Querer impedir escolas religiosas de ensinar sua visão de mundo é coisa que tem as quatro patas no totalitarismo. E foi essa a defesa que eu fiz. Leitores não-petralhas, de boa fé, fizeram alguns questionamentos que merecem resposta. Diz um deles:
Reinaldo,
Dessa forma qualquer marxista pode justificar sua própria escola, seja nas aulas de segundo grau, seja nas universidades. Só gostaria de saber por que o criacionismo leva vantagem sobre o evolucionismo, nas palavras dos professores. Afinal, os mesmos universitários aprendem também Max Weber, espremido no meio de muito Marx… Para mim, é tudo vigarice, independente de religião e ideologia. Com um adendo preocupante: é nas escolas islâmicas que se formam vários terroristas. Minha postura é antidogmática, sem exceções. Mas, como bem disse, é o direito de liberdade e escolha dos pais para com seus próprios filhos (ainda que eu sinta extremo receio nisso).
Publicar Recusar (Anônimo) 08/12/08
Respondo
Se os pais estiverem devidamente informados, tudo bem. Antes de pagar a matrícula, o diretor diria: “Aqui, nós preparamos os alunos para a luta de classes, dizemos que o capitalismo é uma porcaria e que o socialismo é a salvação da humanidade. Na nossa escola, o MST é tido como um grande promotor da justiça social, e consideramos que todo empresário é bandido”. Estaria tudo certo nesse caso. Mas será que é assim que são as coisas? Retomo o assunto mais adiante. E só um lembrete antes de continuar: não confunda um colégio de orientação muçulmana com as madraçais
Um outro escreve:
A mesma linha de defesa pode ser usada para ensinar que “para os chineses anticomunistas, (Mao) não passou de um ditador”, mas que, “para muitos chineses, Mao é ainda um grande herói” e que, em absoluto, “foi um grande estadista e comandante militar. Escreveu livros sobre política, filosofia e economia. Praticou esportes até a velhice. Amou inúmeras mulheres e por elas foi correspondido”.

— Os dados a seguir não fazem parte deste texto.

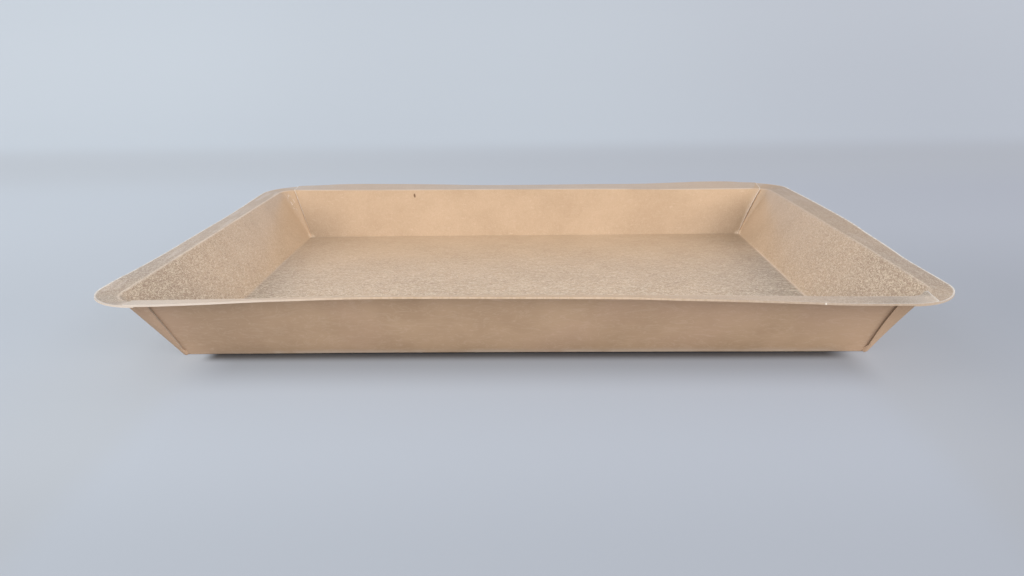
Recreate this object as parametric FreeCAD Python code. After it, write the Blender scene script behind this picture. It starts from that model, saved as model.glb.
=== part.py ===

E que no o ideal marxista “Terras, minas e empresas pertencem à coletividade. As decisões econômicas são tomadas democraticamente pelo povo trabalhador, visando o (sic) bem-estar social. Os produtores são os próprios consumidores, por isso tudo é feito com honestidade para agradar à (sic) toda a população. Não há mais ricos, e as diferenças sociais são pequenas. Amplas liberdades democráticas para os trabalhadores.”
O que estão ensinado às nossas crianças?
Publicar Recusar (João) 08/12/08
Comento
São coisas absolutamente distintas. Não é matéria de crença ou de ciência o FATO de Stálin ter matado 35 milhões de pessoas, e Mao, 70 milhões. É matéria de fato. Uma pessoa honesta lhe dirá que essas coisas são bem menos controversas do que a Lei da Evolução. Mas isso ainda não diz tudo. Se ponho meu filho numa escola batista ou numa escola religiosa judaica, espero uma determinada orientação. A questão da patrulha esquerdopata é grave.

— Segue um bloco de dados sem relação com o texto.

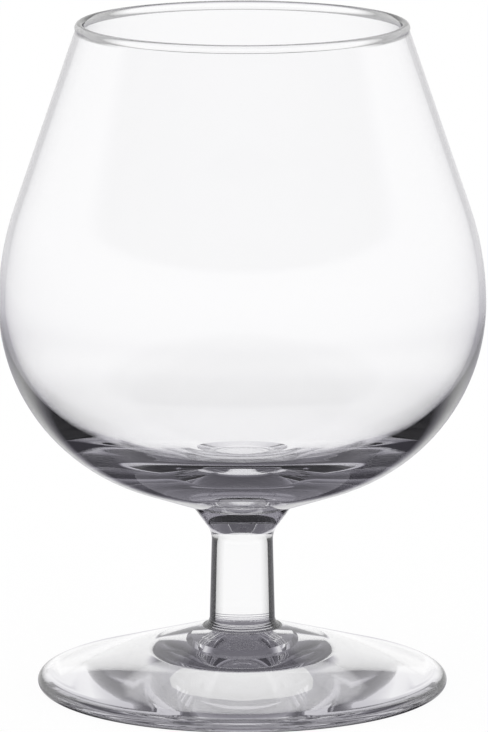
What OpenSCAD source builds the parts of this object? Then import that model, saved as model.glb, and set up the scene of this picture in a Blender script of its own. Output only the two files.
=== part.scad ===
// Brandy snifter: a wide blown bowl that draws in to the mouth, a short pressed stem and a round foot.
// The three pieces are welded end to end, and each is a solid of revolution about the Z axis.
// The glass stands on the plane z = 0.

/* [Bowl] */
// Outside diameter of the bowl at its belly
bowl_d = 80; // [66:0.5:100]
// Outside diameter of the mouth, over the bead of the rim
mouth_d = 54.7; // [40:0.1:62]
// Height of the bowl from its weld to the top of the rim
bowl_h = 80.2; // [66:0.1:100]
// Radius of the curve under the belly
belly_r = 32; // [24:0.5:36]
// Curve above the belly, as a share of the widest curve that still reaches the mouth
shoulder_share = 0.558; // [0.35:0.001:0.9]
// Slope of the bowl's underside around the weld, in degrees from level
base_slope = 19.5; // [14:0.5:26]
// Thickness of the wall from the belly to the rim
bowl_wall = 1.1; // [0.8:0.05:1.8]
// Radius of the curve under the belly inside the bowl
cavity_r = 26.8; // [22:0.1:30]
// Radius of the curve that joins it to the floor inside
knuckle_r = 22.5; // [12:0.1:26]
// Radius of the shallow curve of the floor inside the bowl
floor_r = 76; // [60:1:110]
// Thickness of the glass between the weld and the floor inside the bowl
floor_t = 6.5; // [4:0.1:10]

/* [Rim] */
// Thickness of the round bead that ends the wall
bead_t = 1.6; // [1.2:0.05:2.4]
// How far the bead stands out past the wall
bead_proud = 0.25; // [0.05:0.05:0.4]

/* [Stem] */
// Height of the stem between its two welds
stem_h = 20.4; // [15:0.1:40]
// Diameter of the stem at its waist, under the bowl
waist_d = 10.1; // [8:0.1:12]
// Diameter of the stem at its lower end, above the foot
stem_d = 10.8; // [9:0.1:12.5]
// Diameter of the weld between the bowl and the stem
bowl_weld_d = 16.6; // [14:0.1:20]
// Slope of the flare under the bowl, in degrees from upright
flare_angle = 36; // [20:1:50]
// Radius of the curve between the stem and the flare under the bowl
flare_r = 4.2; // [3:0.1:6]
// Diameter of the weld between the stem and the foot
foot_weld_d = 13.2; // [12.8:0.1:16]

/* [Foot] */
// Diameter of the foot
foot_d = 67.8; // [56:0.1:80]
// Height of the foot at the stem
foot_h = 10.1; // [8:0.1:13]
// Thickness of the foot at its edge
lip_t = 2.1; // [1.6:0.1:3]
// Width of the flat ring that the glass stands on
rest_w = 2.25; // [0.8:0.05:5]
// Radius of the faint curve of the hollow's side, from the ring to its knee
dish_r = 260; // [150:10:900]
// Diameter of the hollow's knee, inside which its roof is nearly level
knee_d = 27.8; // [22:0.1:40]
// Depth of the hollow at the knee
knee_h = 3.45; // [2:0.05:4.5]
// Depth of the hollow around the recess in its middle
hollow_h = 3.6; // [2:0.05:4.8]
// Depth of the recess, up to the bare flat disc that ends it
recess_h = 5.2; // [4:0.05:6.5]
// Diameter of the bare flat disc
disc_d = 15.2; // [10:0.1:18]
// How far the side of the recess leans out from the disc to its mouth
recess_lean = 0.6; // [0.2:0.05:1.5]

/* [Hidden] */

// Facets of each full turn
$fn = 96;

// How far the facets of a rounded outline stand off its true curve
facet_sag = 0.01;

// Radii worked out from the diameters
bowl_r = bowl_d / 2;
mouth_r = mouth_d / 2;
waist_r = waist_d / 2;
stem_r = stem_d / 2;
bowl_weld_r = bowl_weld_d / 2;
foot_weld_r = foot_weld_d / 2;
foot_r = foot_d / 2;
knee_r = knee_d / 2;
disc_r = disc_d / 2;
bead_r = bead_t / 2;
lip_r = lip_t / 2;

// Heights of the two welds, the belly and the rim
stem_z = foot_h;
bowl_z = stem_z + stem_h;
base_run = bowl_r - belly_r + belly_r * sin(base_slope) - bowl_weld_r;
belly_z = bowl_z + base_run * tan(base_slope) + belly_r * cos(base_slope);
rim_z = bowl_z + bowl_h;
floor_z = bowl_z + floor_t;

// Point on a circle, at an angle
function on(centre, radius, angle) = centre + radius * [cos(angle), sin(angle)];

// Direction from one point to another, as an angle
function heading(from, to) = atan2(to[1] - from[1], to[0] - from[0]);

// Points along an arc about a centre, past its start and up to its end
function arc(centre, radius, from, to) =
    let (steps = ceil(abs(to - from) / (2 * acos(1 - facet_sag / radius))))
    [for (i = [1:steps]) on(centre, radius, from + (to - from) * i / steps)];

// Points along a faint curve past one point and up to another, with its centre on the left
function bow(from, to, radius) =
    let (half = (to - from) / 2, left = [-half[1], half[0]] / norm(half))
    let (centre = from + half + left * sqrt(pow(radius, 2) - half * half))
    arc(centre, radius, heading(centre, from), heading(centre, to));

// Centre of a curve that lies inside two others and runs into both, on their outer side
function between(centre_a, radius_a, centre_b, radius_b, radius) =
    let (a = radius_a - radius, b = radius_b - radius, reach = centre_b - centre_a, gap = norm(reach))
    let (along = (pow(a, 2) - pow(b, 2) + pow(gap, 2)) / (2 * gap))
    let (across = sqrt(pow(a, 2) - pow(along, 2)))
    centre_a + (along * reach + across * [reach[1], -reach[0]]) / gap;

// The side of the bowl is straight: it leaves the shoulder's curve and meets the rim's bead
bead_c = [mouth_r - bead_r, rim_z - bead_r];
side_end = bead_c + [bead_r - bead_proud, 0];
side_rise = side_end[1] - belly_z;
side_draw = bowl_r - side_end[0];
shoulder_r = shoulder_share * (pow(side_rise, 2) + pow(side_draw, 2)) / (2 * side_draw);
shoulder_c = [bowl_r - shoulder_r, belly_z];
side_angle = heading(shoulder_c, side_end) - acos(shoulder_r / norm(side_end - shoulder_c));

// Where the wall's two sides run into the bead
side_depth = shoulder_r - (bead_c - shoulder_c) * [cos(side_angle), sin(side_angle)];
bead_start = side_angle + asin(side_depth / bead_r) - 90;
bead_end = side_angle + asin((side_depth - bowl_wall) / bead_r) + 270;

// Outside, the curve under the belly leaves the straight underside
belly_c = [bowl_r - belly_r, belly_z];
base_angle = base_slope - 90;

// Inside, the curve under the belly, the knuckle and the shallow floor run into each other
cavity_c = [bowl_r - bowl_wall - cavity_r, belly_z];
floor_c = [0, floor_z + floor_r];
knuckle_c = between(cavity_c, cavity_r, floor_c, floor_r, knuckle_r);
cavity_end = heading(cavity_c, knuckle_c);
knuckle_end = heading(floor_c, knuckle_c);

// Outline of the bowl: underside, belly, straight side, bead, then down the inside to the axis
bowl_outline = concat(
    [[0, bowl_z], [bowl_weld_r, bowl_z], on(belly_c, belly_r, base_angle)],
    arc(belly_c, belly_r, base_angle, 0),
    arc(shoulder_c, shoulder_r, 0, side_angle),
    [on(bead_c, bead_r, bead_start)],
    arc(bead_c, bead_r, bead_start, bead_end),
    [on(shoulder_c, shoulder_r - bowl_wall, side_angle)],
    arc(shoulder_c, shoulder_r - bowl_wall, side_angle, 0),
    arc(cavity_c, cavity_r, 0, cavity_end),
    arc(knuckle_c, knuckle_r, cavity_end, knuckle_end),
    arc(floor_c, floor_r, knuckle_end, -90)
);

// Outline of the stem: a tapered shaft between a flare under the bowl and a small flare on the foot
flare_end = waist_r + flare_r * (1 - cos(flare_angle));
flare_z = bowl_z - (bowl_weld_r - flare_end) / tan(flare_angle);
waist_z = flare_z - flare_r * sin(flare_angle);
root_r = foot_weld_r - stem_r;
stem_outline = concat(
    [[0, bowl_z], [0, stem_z], [foot_weld_r, stem_z]],
    arc([foot_weld_r, stem_z + root_r], root_r, 270, 180),
    [[waist_r, waist_z]],
    arc([waist_r + flare_r, waist_z], flare_r, 180, 180 - flare_angle),
    [[bowl_weld_r, bowl_z]]
);

// Outline of the foot: recess, hollow with a knee and a faintly curved side, flat ring, round lip and cone
lip_c = [foot_r - lip_r, lip_r];
cone_angle = atan2(foot_h - lip_t, lip_c[0] - foot_weld_r);
knee = [knee_r, knee_h];
rest_start = [lip_c[0] - rest_w, 0];
foot_outline = concat(
    [[0, recess_h], [disc_r, recess_h], [disc_r + recess_lean, hollow_h], knee],
    bow(knee, rest_start, dish_r),
    [[lip_c[0], 0]],
    arc(lip_c, lip_r, -90, 90 - cone_angle),
    [[foot_weld_r, foot_h], [0, foot_h]]
);

module bowl() {
    color([0.93, 0.94, 0.96, 0.35]) rotate_extrude() polygon(bowl_outline);
}

module stem() {
    color([0.88, 0.89, 0.92, 0.35]) rotate_extrude() polygon(stem_outline);
}

module foot() {
    color([0.90, 0.91, 0.94, 0.35]) rotate_extrude() polygon(foot_outline);
}

bowl();
stem();
foot();
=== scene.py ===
import math

import bmesh
import bpy
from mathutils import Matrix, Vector


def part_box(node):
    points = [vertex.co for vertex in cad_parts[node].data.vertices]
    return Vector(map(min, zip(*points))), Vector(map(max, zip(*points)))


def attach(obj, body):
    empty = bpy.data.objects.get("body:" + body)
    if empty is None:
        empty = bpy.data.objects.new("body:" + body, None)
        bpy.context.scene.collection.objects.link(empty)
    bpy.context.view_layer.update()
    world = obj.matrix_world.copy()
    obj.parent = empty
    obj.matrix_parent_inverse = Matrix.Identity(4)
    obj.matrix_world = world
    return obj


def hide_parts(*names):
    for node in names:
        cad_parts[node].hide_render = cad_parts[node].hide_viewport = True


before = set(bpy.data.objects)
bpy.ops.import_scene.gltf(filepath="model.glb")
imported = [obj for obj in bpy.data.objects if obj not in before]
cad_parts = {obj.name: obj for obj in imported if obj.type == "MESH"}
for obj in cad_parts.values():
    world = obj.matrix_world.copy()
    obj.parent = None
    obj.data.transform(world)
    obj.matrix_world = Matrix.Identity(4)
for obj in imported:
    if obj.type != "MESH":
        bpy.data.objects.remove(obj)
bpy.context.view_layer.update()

bl_info = {
    "name": "Brandy Snifter",
    "version": (1, 0, 0),
    "blender": (4, 5, 0),
    "location": "View3D > Sidebar > Snifter",
    "description": "Builds a clear glass brandy snifter around its packed solids",
    "category": "Add Mesh",
}

# Boxes of the three solids, which set the outer sizes of the pieces
BOWL_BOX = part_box("bowl")
STEM_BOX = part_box("stem")
FOOT_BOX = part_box("foot")
MM = 0.001

# The glass is one at its welds, so light passes their two faces: they stay this far apart,
# and are open within this height of a weld
WELD_GAP = 0.002 * MM
WELD_OPENING = 0.006 * MM

# Points of a piece that are closer than this become one, and edges that turn by more than this stay sharp
MERGE = 0.005 * MM
SHARP = math.radians(28)

# Turn of one step of an outline's curves: the wide ones, the bead of the rim, the lip of the foot,
# the rings round the stem's root, the bowl's floor and the hollow of the foot
WIDE_STEP = math.radians(3)
BEAD_STEP = math.radians(10)
LIP_STEP = math.radians(8)
RING_STEP = math.radians(20)
FLOOR_STEP = math.radians(1)
HOLLOW_STEP = math.radians(0.25)


def length(name, description, default):
    """A settable length in metres."""
    return bpy.props.FloatProperty(
        name=name, description=description, default=default, min=0.0, unit="LENGTH", precision=5
    )


def angle(name, description, degrees):
    """A settable angle, given in degrees and kept in radians."""
    return bpy.props.FloatProperty(
        name=name, description=description, default=math.radians(degrees), unit="ROTATION"
    )


def factor(name, description, default, low=0.0, high=1.0):
    """A settable plain number."""
    return bpy.props.FloatProperty(
        name=name, description=description, default=default, min=low, max=high, precision=4
    )


def colour(name, description, default):
    """A settable colour."""
    return bpy.props.FloatVectorProperty(
        name=name, description=description, default=default, size=3, min=0.0, max=1.0, subtype="COLOR"
    )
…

Essa religião sem Deus é que é, sim, perversa. E é exercida à socapa, sem que ninguém saiba. Fosse ao menos como diz o leitor, seria menos grave: “Mao é bacana para uns e bandido para outros”. Mas quê… Ele só é apresentado como herói. Ele e outros homicidas, partidários de teorias não menos assassinas.
No que concerne à religião, mas não à ideologia, o estado brasileiro oferece uma educação laica. E, creio, assim deve continuar. Famílias, cujo direito a ter uma religião ainda não foi abolido por despotazinhas esclarecidos falando em nome da ciência, têm o direito de escolher escolas que defendam a visão criacionista ou o design inteligente — desde que o aluno seja devidamente orientado sobre o que é o que não é aceito no mundo exterior. Todos, pais, escola, professores e alunos, devem estar plenamente conscientes do pacto estabelecido.

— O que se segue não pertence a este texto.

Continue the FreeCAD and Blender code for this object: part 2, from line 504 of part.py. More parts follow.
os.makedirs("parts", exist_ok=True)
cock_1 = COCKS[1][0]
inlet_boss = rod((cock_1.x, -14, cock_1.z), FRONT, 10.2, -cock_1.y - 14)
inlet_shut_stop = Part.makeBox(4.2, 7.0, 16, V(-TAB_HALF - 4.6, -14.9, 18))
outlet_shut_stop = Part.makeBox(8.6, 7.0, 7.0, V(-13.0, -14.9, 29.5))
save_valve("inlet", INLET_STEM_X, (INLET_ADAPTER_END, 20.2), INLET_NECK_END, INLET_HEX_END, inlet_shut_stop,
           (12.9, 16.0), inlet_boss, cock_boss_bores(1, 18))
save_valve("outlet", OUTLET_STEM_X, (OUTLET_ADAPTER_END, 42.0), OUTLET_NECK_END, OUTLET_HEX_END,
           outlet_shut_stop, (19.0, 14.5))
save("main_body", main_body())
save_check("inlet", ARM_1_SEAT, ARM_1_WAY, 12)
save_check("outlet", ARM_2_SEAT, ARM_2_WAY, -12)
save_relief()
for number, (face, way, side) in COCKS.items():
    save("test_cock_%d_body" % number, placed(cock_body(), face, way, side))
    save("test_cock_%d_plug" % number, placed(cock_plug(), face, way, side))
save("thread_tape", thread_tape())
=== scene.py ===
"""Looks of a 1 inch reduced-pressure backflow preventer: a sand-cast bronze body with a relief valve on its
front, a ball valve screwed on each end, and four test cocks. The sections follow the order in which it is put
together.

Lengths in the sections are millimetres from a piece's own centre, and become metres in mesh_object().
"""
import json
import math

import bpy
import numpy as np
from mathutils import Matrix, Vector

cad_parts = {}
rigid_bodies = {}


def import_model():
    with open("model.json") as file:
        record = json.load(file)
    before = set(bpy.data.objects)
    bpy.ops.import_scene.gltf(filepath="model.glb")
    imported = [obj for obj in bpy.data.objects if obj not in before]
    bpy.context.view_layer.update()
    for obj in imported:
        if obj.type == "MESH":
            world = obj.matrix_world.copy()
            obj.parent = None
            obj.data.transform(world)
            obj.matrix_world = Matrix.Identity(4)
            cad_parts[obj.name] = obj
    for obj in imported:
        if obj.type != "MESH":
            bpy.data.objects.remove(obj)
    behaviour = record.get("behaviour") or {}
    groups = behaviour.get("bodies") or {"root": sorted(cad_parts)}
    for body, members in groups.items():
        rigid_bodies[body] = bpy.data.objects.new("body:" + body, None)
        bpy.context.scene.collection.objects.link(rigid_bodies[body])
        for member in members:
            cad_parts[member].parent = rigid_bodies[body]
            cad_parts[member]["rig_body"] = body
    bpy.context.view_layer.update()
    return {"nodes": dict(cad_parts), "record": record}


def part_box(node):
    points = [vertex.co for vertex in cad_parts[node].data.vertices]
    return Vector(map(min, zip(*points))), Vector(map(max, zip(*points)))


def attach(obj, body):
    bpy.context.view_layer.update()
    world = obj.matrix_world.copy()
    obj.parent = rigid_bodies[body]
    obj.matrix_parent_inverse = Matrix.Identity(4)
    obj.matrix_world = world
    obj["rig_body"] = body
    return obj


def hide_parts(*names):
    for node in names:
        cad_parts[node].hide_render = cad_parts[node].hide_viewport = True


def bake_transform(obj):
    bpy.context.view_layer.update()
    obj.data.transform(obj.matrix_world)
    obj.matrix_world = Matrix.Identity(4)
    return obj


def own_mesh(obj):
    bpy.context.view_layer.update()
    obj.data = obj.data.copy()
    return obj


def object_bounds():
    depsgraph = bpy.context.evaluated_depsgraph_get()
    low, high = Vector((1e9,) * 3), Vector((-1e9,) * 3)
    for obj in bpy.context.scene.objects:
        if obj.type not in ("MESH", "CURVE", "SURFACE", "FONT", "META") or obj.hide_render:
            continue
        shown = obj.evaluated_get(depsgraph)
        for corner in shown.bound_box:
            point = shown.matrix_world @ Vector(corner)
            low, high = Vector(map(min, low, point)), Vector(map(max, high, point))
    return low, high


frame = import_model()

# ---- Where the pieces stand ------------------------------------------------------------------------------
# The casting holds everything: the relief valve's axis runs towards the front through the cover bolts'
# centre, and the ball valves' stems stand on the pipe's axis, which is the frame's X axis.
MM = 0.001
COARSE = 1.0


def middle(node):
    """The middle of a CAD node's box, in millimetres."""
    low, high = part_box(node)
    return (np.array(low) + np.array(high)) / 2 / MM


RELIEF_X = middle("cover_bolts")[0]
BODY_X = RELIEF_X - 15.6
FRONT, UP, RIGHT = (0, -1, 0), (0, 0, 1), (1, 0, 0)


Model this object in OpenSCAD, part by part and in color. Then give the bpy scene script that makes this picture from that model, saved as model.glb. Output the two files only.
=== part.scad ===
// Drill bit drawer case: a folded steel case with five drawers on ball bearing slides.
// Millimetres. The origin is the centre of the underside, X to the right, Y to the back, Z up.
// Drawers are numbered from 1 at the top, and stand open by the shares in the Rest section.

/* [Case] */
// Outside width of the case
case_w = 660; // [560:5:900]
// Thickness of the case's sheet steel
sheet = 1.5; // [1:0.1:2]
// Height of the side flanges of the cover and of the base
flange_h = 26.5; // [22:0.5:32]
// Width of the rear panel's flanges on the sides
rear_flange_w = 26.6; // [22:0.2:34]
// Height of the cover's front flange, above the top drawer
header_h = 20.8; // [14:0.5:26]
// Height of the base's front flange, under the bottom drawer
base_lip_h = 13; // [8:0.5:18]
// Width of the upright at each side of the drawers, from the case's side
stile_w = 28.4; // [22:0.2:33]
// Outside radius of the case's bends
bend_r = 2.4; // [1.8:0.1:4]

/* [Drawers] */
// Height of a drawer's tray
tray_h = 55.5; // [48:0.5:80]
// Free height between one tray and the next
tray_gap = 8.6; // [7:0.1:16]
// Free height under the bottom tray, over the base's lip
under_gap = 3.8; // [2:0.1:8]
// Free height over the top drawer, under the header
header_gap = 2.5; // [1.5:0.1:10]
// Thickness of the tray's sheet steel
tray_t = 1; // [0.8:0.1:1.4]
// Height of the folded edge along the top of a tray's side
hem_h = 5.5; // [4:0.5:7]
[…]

Nojenta é a doutrinação ideológica. Porque só os doutrinadores estão no controle. Nesse caso, estamos falando de uma variante do molestamento infantil e do assédio moral.
Todos os dias, em alguma hora do dia, penso nos riscos que corre uma sociedade pluralista e democrática e em quantos são os deuses que tentam erigir por aí, dada a imperiosa necessidade de depor Deus. Se esses caras estiverem no poder, farão uma fogueira moralmente muito superior às do passado: em nome de Darwin.. E, claro, dizem falar em nome da tolerância.